::: Material provided :::
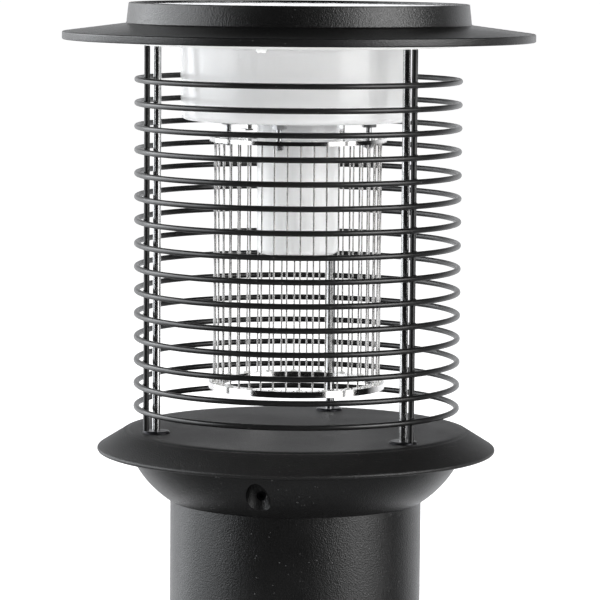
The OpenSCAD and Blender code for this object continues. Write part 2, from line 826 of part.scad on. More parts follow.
module lamp_holder() {
    slot = [uv_board_w, uv_board_t];
    z_low = z_diffuser - holder_spigot_h;
    color("#ececea") difference() {
        union() {
            rod(holder_flange_r, z_plate - holder_flange_t, z_plate);
            rod(holder_r, z_low, z_plate);
        }
        rod(holder_in_r, z_low + holder_floor_t, z_plate + hair);
        translate([0, 0, z_low - hair])
            block_at([0, 0], [slot[0], slot[1], holder_floor_t + 2 * hair], 0);
    }
}

module uv_tube() {
    end_t = tube_wall;
    end_round = 3;
    c = [tube_r - end_round, z_tube_low + end_round];
    color("#f4f6f8", 0.8) difference() {
        rotate_extrude() polygon(concat([[0, z_tube_low]], arc(c, end_round, -90, 0, arc_steps / 2),
            [[tube_r, z_diffuser], [0, z_diffuser]]));
        rotate_extrude() polygon(concat([[0, z_tube_low + end_t]],
            arc(c, end_round - end_t, -90, 0, corner_steps),
            [[tube_in_r, z_diffuser + hair], [0, z_diffuser + hair]]));
    }
}

module uv_board() {
    low = z_diffuser - uv_board_len;
    color("#eef0ee") block_at([0, 0], [uv_board_w, uv_board_t, z_uv_top - low], low);
}

module uv_leds() {
    low = z_diffuser - uv_board_len;
    span = uv_board_len - holder_spigot_h - 2 * uv_led_margin;
    color("#8f7bd0") for (i = [0:uv_led_rows - 1], side = [-1, 1])
        translate([-uv_led / 2, side > 0 ? uv_board_t / 2 : -uv_board_t / 2 - uv_led_t,
                   low + uv_led_margin + i * span / uv_led_rows])
            cube([uv_led, uv_led_t, uv_led]);
}

// ---- high-voltage grid ----

module grid_screw_places() {
    for (i = [0:grid_screw_count - 1])
        at_polar(grid_screw_at, grid_screw_angle + i * 360 / grid_screw_count, 0) children();
}

// Places of the live wires (live = true) or of the return wires between them
module wire_places(live) {
    for (i = [0:grid_wire_count / 2 - 1])
        at_polar(grid_r, return_angle + (2 * i + (live ? 1 : 0)) * wire_step, 0) children();
}

module grid_top_flange() {
    color("#e2e2e4") difference() {
        ring(flange_out_r, flange_in_r, z_flange, top_flange_t);
        wire_places(false) rod(bead_r, z_flange - hair, z_flange_top + hair);
        grid_screw_places() rod(grid_screw_r + socket_gap, z_flange - hair, z_flange_top + hair);
    }
}

module grid_bottom_ring() {
    color("#e2e2e4") difference() {
        ring(grid_out_r, grid_in_r, z_ring_low, bottom_ring_t);
        wire_places(true) rod(bead_r, z_ring_low - hair, z_ring_top + hair);
    }
}

module live_wires() {
    color("#d9d9dc") wire_places(true) rod(grid_wire_r, z_ring_low, z_flange);
}

module return_wires() {
    color("#c9c9cc") wire_places(false) rod(grid_wire_r, z_ring_top, z_flange_top + bead_lip_t);
}

module bead(z, h) {
    difference() {
        union() {
            rod(bead_r, z, z + h);
            rod(bead_lip_r, z + h, z + h + bead_lip_t);
        }
        rod(grid_wire_r + wire_gap, z - hair, z + h + bead_lip_t + hair);
    }
}

module grid_insulators() {
    color("#ffffff") {
        wire_places(false) bead(z_flange, top_flange_t);
        wire_places(true) bead(z_ring_low, bottom_ring_t);
    }
}

module grid_screws() {
    z_head = z_diffuser + diffuser_wall;
    color("#cfcfd2") grid_screw_places() {
        rod(grid_screw_r, z_flange - grid_nut_t - grid_screw_end, z_head);
        difference() {
            rod(grid_screw_head_r, z_head, z_head + grid_screw_head_t);
            translate([0, 0, z_head + grid_screw_head_t / 2]) hex_rod(grid_key_r, grid_screw_head_t);
        }
    }
}

// One nut clamps the screw to the diffuser's floor and one holds the flange up on it
module grid_nuts() {
    color("#d8d8da") grid_screw_places() {
        nut(clamp_nut_r, clamp_nut_t, z_diffuser - clamp_nut_t);
        nut(grid_nut_r, grid_nut_t, z_flange - grid_nut_t);
    }
}

module nut(r, t, z) {
    translate([0, 0, z]) difference() {
        hex_rod(r, t);
        translate([0, 0, -hair]) cylinder(r = grid_screw_r, h = t + 2 * hair);
    }
}

// Bent strips: a tab under the diffuser's floor, a leg, and a foot over the flange
module terminal(a, foot_z) {
    at_polar(terminal_at, a, 0) {
        translate([-terminal_foot / 2, -terminal_w / 2, z_diffuser - terminal_t])
            cube([terminal_foot, terminal_w, terminal_t]);
        translate([-terminal_t / 2, -terminal_w / 4, foot_z])
            cube([terminal_t, terminal_w / 2, z_diffuser - foot_z]);
        translate([0, -terminal_w / 2, foot_z]) cube([terminal_foot, terminal_w, terminal_t]);
    }
}

module grid_terminals() {
    color("#c9c9cb") {
        terminal(live_terminal_angle, z_flange_top);
        terminal(return_angle, z_flange_top + terminal_lift);
    }
}

// ---- power button ----

module button_place() {
    at_polar(button_at, button_angle, 0) children();
}

module button_housing() {
    z_low = z_plate - bezel_t;
    bore = button_r + button_gap;
    room = button_r + button_flange_w + button_gap;
    color("#3a3a3c") button_place() difference() {
        union() {
            rod(bezel_r, z_low, z_plate);
            rod(housing_r, z_plate - hair, z_plate + housing_h);
        }
        rod(bore, z_low - hair, z_plate + housing_h - housing_wall);
        rod(room, z_plate, z_plate + housing_h - housing_wall);
    }
}

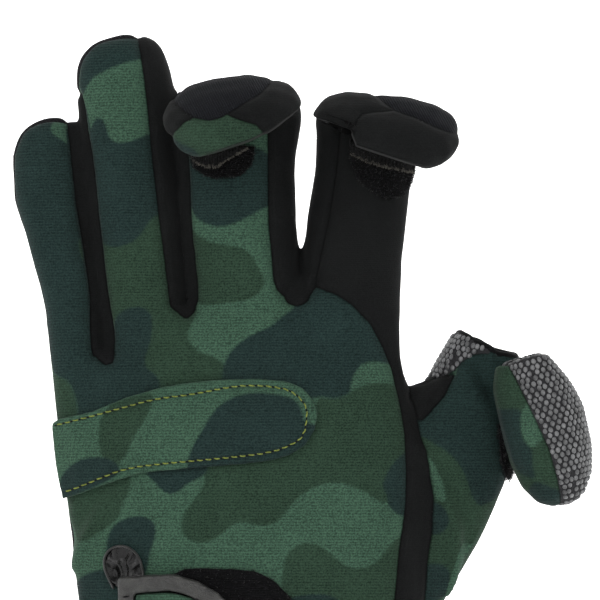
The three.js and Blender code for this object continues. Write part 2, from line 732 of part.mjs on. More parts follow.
function makeIndexCap() {
  const wall = placeCap(capWall(INDEX_CAP, CAP), CAP_POSES.index);
  const side = wall.subtract(capCut(INDEX_CAP_PALM, SEAM_GAP)).subtract(capCut(INDEX_CAP_BACK, SEAM_GAP));
  return {
    index_cap_palm: largestBody(wall.intersect(capCut(INDEX_CAP_PALM, 0))),
    index_cap_back: largestBody(
      wall.intersect(capCut(INDEX_CAP_BACK, 0)).subtract(capCut(INDEX_CAP_PALM, SEAM_GAP)),
    ),
    index_cap_gusset: largestBody(side),
  };
}

function makeThumbCap() {
  const wall = capWall(THUMB_CAP, THUMB_CAP_ROWS);
  const seam = THUMB_CAP_SEAM.map(({ thick, along }) => [
    thick * THUMB_CAP.thickness, along * THUMB_CAP.length,
  ]);
  const side = (grow) => prismAlongX([
    ...seam.map(([y, z]) => [y - grow, z]),
    [-REACH, seam.at(-1)[1]],
    [-REACH, seam[0][1]],
  ]);
  return {
    thumb_cap_back: placeCap(largestBody(wall.intersect(side(SEAM_GAP))), CAP_POSES.thumb),
    thumb_cap_grip: placeCap(largestBody(wall.subtract(side(0))), CAP_POSES.thumb),
  };
}

// The room that a cap takes, with its gap to what it lies on
const capSpace = ({ size, rows, pose }) => placeCap(capLoft(size, rows, SEAM_GAP), pose);

// Hook and loop patches that hold the caps back
function makePatches() {
  const { middle, index } = FINGERS;
  const loopTop = SEAM_GAP + PATCH_THICKNESS;
  const hookTop = loopTop + SEAM_GAP + PATCH_THICKNESS;
  const [middleCap, indexCap, thumbCap] = CAPS.map(capSpace);
  const thumbSet = THUMB.rows.at(-1).set * THUMB_DEPTH;
  const loop = (form, outline, front) => skin(form, SEAM_GAP, loopTop, outline.map(onHand), front);
  const hook = (form, outline) => skin(form, loopTop + SEAM_GAP, hookTop, outline.map(onHand), 0);
  return {
    middle_loop_patch: largestBody(loop(fingerSkin(middle), MIDDLE_PATCH, 0).subtract(middleCap)),
    middle_hook_patch: largestBody(hook(fingerSkin(middle), MIDDLE_HOOK).subtract(middleCap)),
    index_loop_patch: largestBody(loop(fingerSkin(index), INDEX_PATCH, 0).subtract(indexCap)),
    index_hook_patch: largestBody(hook(fingerSkin(index), INDEX_HOOK).subtract(indexCap)),
    thumb_loop_patch: largestBody(loop(thumbLoft, THUMB_PATCH, thumbSet).subtract(thumbCap)),
  };
}

// Pieces on the back of the hand and at the wrist
function makeClosure() {
  const patchTop = SEAM_GAP + PATCH_THICKNESS;
  const strapLow = patchTop + SEAM_GAP;
  const strap = STRAP.map(onHand);
  const patch = WRIST_PATCH.map(onHand);
  const loop = PULL_LOOP.map(onHand);
  const patchSpace = handLoft(strapLow).intersect(prism(outset(patch, SEAM_GAP), -REACH, 0));
  const strapSkin = (outline, top) => skin(handLoft, SEAM_GAP, top, outline, 0).subtract(patchSpace);
  const inner = inset(strap, BINDING_WIDTH);
  const strapSpace = prism(outset(strap, SEAM_GAP), -REACH, 0);
  const loopHole = prism(inset(loop, PULL_LOOP_BAND), -REACH, 0);
  return {
    knuckle_pad: skin(handLoft, SEAM_GAP, SEAM_GAP + PAD_THICKNESS, PAD.map(onHand), -SEAM_GAP),
    wrist_loop_patch: skin(handLoft, SEAM_GAP, patchTop, patch, 0),
    wrist_strap: strapSkin(inset(strap, BINDING_WIDTH + SEAM_GAP), strapLow + STRAP_THICKNESS),
    strap_binding: strapSkin(strap, strapLow + BINDING_THICKNESS).subtract(prism(inner, -REACH, 0)),
    pull_loop: largestBody(
      skin(handLoft, SEAM_GAP, SEAM_GAP + PULL_LOOP_THICKNESS, loop, 0).subtract(loopHole)
        .subtract(strapSpace).subtract(patchSpace),
    ),
    cuff_hem: handLoft(HEM_THICKNESS).subtract(handLoft(-WALL))
      .intersect(block([-REACH, -REACH, 0], [REACH, REACH, HEM_HEIGHT])),
  };
}

const FINISHES = {
  back_panel: COLOURS.camo,
  index_back_panel: COLOURS.neoprene,
  web_panel: COLOURS.neoprene,
  thumb_back_panel: COLOURS.camo,
  palm_panel: COLOURS.knit,
  fourchette_pinky_ring: COLOURS.neoprene,
  fourchette_ring_middle: COLOURS.neoprene,
  fourchette_middle_index: COLOURS.neoprene,
  thumb_grip_panel: COLOURS.grip,
  middle_cap_palm: COLOURS.knit,
  middle_cap_back: COLOURS.camo,
  middle_cap_gusset_left: COLOURS.neoprene,
  middle_cap_gusset_right: COLOURS.neoprene,
  index_cap_palm: COLOURS.knit,
  index_cap_back: COLOURS.neoprene,
  index_cap_gusset: COLOURS.neoprene,
  thumb_cap_back: COLOURS.camo,
  thumb_cap_grip: COLOURS.grip,
  middle_loop_patch: COLOURS.loop,
  middle_hook_patch: COLOURS.hook,
  index_loop_patch: COLOURS.loop,
  index_hook_patch: COLOURS.hook,
  thumb_loop_patch: COLOURS.loop,
  knuckle_pad: COLOURS.camo,
  wrist_loop_patch: COLOURS.loop,
  wrist_strap: COLOURS.camo,
  strap_binding: COLOURS.binding,
  pull_loop: COLOURS.gloss,
  cuff_hem: COLOURS.neoprene,
};

const group = new THREE.Group();

function addMesh(name, solid) {
  const mesh = solid.getMesh();
  const geometry = new THREE.BufferGeometry();
  geometry.setAttribute('position', new THREE.BufferAttribute(mesh.vertProperties, 3));
  geometry.setIndex(new THREE.BufferAttribute(mesh.triVerts, 1));
  const [color, roughness] = FINISHES[name];
  const node = new THREE.Mesh(geometry, new THREE.MeshStandardMaterial({ color, roughness, metalness: 0 }));
  node.name = name;
  group.add(node);
}

const pieces = {
  ...makePanels(),
  ...makeMiddleCap(),
  ...makeIndexCap(),
  ...makeThumbCap(),
  ...makePatches(),
  ...makeClosure(),
};
for (const [name, solid] of Object.entries(pieces)) addMesh(name, solid);

export default group;
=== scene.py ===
# Fold-back fishing glove, dressed over its CAD model: neoprene panels, folded caps, patches and stitching.
import itertools
import math

import bmesh
import bpy
import numpy as np
from mathutils import Matrix, Vector, noise
from mathutils.bvhtree import BVHTree
from mathutils.kdtree import KDTree


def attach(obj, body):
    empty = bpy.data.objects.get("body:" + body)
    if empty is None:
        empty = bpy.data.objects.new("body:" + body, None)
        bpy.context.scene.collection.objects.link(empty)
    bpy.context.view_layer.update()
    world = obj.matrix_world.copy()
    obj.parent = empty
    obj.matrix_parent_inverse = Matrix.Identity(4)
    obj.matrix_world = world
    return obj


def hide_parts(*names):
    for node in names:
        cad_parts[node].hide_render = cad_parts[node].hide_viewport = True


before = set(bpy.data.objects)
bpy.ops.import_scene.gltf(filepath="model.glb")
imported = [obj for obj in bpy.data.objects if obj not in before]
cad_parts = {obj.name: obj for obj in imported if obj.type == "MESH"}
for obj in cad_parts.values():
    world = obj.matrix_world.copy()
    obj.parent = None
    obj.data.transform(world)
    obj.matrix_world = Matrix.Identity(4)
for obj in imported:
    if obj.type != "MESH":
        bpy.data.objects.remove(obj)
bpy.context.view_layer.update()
MM = 0.001

# The photograph's pixels on the object's plane
PIXEL = 0.27 * MM
PHOTO_X = 255
PHOTO_Z = 830
PHOTO_SIDE = 600

SHELL = ["back_panel", "index_back_panel", "web_panel", "thumb_back_panel", "palm_panel",
         "fourchette_pinky_ring", "fourchette_ring_middle", "fourchette_middle_index", "thumb_grip_panel"]
MIDDLE_CAP = ["middle_cap_palm", "middle_cap_back", "middle_cap_gusset_left", "middle_cap_gusset_right"]
INDEX_CAP = ["index_cap_palm", "index_cap_back", "index_cap_gusset"]
THUMB_CAP = ["thumb_cap_back", "thumb_cap_grip"]


def spot(px, py):
    """Where a pixel of the photograph lies on the object's plane."""
    return (px - PHOTO_X) * PIXEL, (PHOTO_Z - py) * PIXEL


def pixels(x, z):
    """The photograph's pixel of each place."""
    return x / PIXEL + PHOTO_X, PHOTO_Z - z / PIXEL


# ---- Camera, light and floor

CAMERA_DISTANCE = 1.3
WORLD_LIGHT = 0.24
LIGHTS = (
    ("key_light", (-0.55, -0.85, 0.85), 0.7, 5.5),
    ("fill_light", (0.8, -0.7, 0.35), 0.8, 1.3),
    ("back_light", (0.1, 0.25, 0.9), 0.5, 1.2),
)
LIT_HEIGHT = 0.12
# The round paper sweep: radius of its flat middle, its reach, height and bend, and how finely it is drawn
SWEEP_MIDDLE, SWEEP_REACH, SWEEP_HEIGHT, SWEEP_BEND = 0.6, 2.4, 3.0, 0.8
SWEEP_STEPS, SWEEP_TURNS = 8, 40
# The paper glows more towards the back
GLOW_PLACES = (-1.2, 1.2)
GLOW_STRENGTHS = (0.12, 0.8)


def make_stage():
    scene = bpy.context.scene
    scene.view_settings.view_transform = "Standard"
    x, z = spot(PHOTO_SIDE / 2, PHOTO_SIDE / 2)
    camera = bpy.data.objects.new("camera", bpy.data.cameras.new("camera"))
    camera.data.lens = camera.data.sensor_width * CAMERA_DISTANCE / (PHOTO_SIDE * PIXEL)
    camera.location = (x, -CAMERA_DISTANCE, z)
    camera.rotation_euler = (math.pi / 2, 0, 0)
    scene.collection.objects.link(camera)
    scene.camera = camera

    world = bpy.data.worlds.new("studio")
    scene.world = world
    world.use_nodes = True
    sky = world.node_tree.nodes["Background"]
    sky.inputs["Color"].default_value = (1, 1, 1, 1)
    sky.inputs["Strength"].default_value = WORLD_LIGHT
    for name, place, size, power in LIGHTS:
        light = bpy.data.objects.new(name, bpy.data.lights.new(name, "AREA"))
        light.data.size = size
        light.data.energy = power
        light.location = place
        aim = Vector((x, 0, LIT_HEIGHT)) - light.location
        light.rotation_euler = aim.to_track_quat("-Z", "Y").to_euler()
        scene.collection.objects.link(light)

    flat = SWEEP_REACH - SWEEP_BEND
    profile = [(SWEEP_MIDDLE, 0), (flat, 0)]
    for k in range(1, SWEEP_STEPS + 1):
        turn = k / SWEEP_STEPS * math.pi / 2
        profile.append((flat + SWEEP_BEND * math.sin(turn), SWEEP_BEND - SWEEP_BEND * math.cos(turn)))
    profile.append((SWEEP_REACH, SWEEP_HEIGHT))
    corners = [(0, 0, 0)]
    for out, up in profile:
        for k in range(SWEEP_TURNS):
            turn = math.tau * k / SWEEP_TURNS
            corners.append((out * math.cos(turn), out * math.sin(turn), up))
    faces = [(0, 1 + k, 1 + (k + 1) % SWEEP_TURNS) for k in range(SWEEP_TURNS)]
    faces += [quad[::-1] for quad in ring_faces(1, len(profile), SWEEP_TURNS)]
    sweep = link_mesh("studio_floor", corners, faces)
    paper = Look("studio_paper", roughness=0.9)
    depth = paper.add("ShaderNodeSeparateXYZ", Vector=paper.place).outputs["Y"]
    glow = paper.range(depth, *GLOW_PLACES, *GLOW_STRENGTHS)
    paper.feed(paper.shader.inputs["Emission Color"], (1, 1, 1, 1))
    paper.feed(paper.shader.inputs["Emission Strength"], glow)
    sweep.data.materials.append(paper.finish((0.9, 0.9, 0.9, 1)))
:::
▶ _Aim of the task_:
Transcribe, word for word, every line from the line with "bpy.context.scene.collection.objects.link(empty)" to the line with "PHOTO_SIDE = 600", inclusive, and output nothing else.

▶ _Output for this exercise_:
        bpy.context.scene.collection.objects.link(empty)
    bpy.context.view_layer.update()
    world = obj.matrix_world.copy()
    obj.parent = empty
    obj.matrix_parent_inverse = Matrix.Identity(4)
    obj.matrix_world = world
    return obj


def hide_parts(*names):
    for node in names:
        cad_parts[node].hide_render = cad_parts[node].hide_viewport = True


before = set(bpy.data.objects)
bpy.ops.import_scene.gltf(filepath="model.glb")
imported = [obj for obj in bpy.data.objects if obj not in before]
cad_parts = {obj.name: obj for obj in imported if obj.type == "MESH"}
for obj in cad_parts.values():
    world = obj.matrix_world.copy()
    obj.parent = None
    obj.data.transform(world)
    obj.matrix_world = Matrix.Identity(4)
for obj in imported:
    if obj.type != "MESH":
        bpy.data.objects.remove(obj)
bpy.context.view_layer.update()
MM = 0.001

# The photograph's pixels on the object's plane
PIXEL = 0.27 * MM
PHOTO_X = 255
PHOTO_Z = 830
PHOTO_SIDE = 600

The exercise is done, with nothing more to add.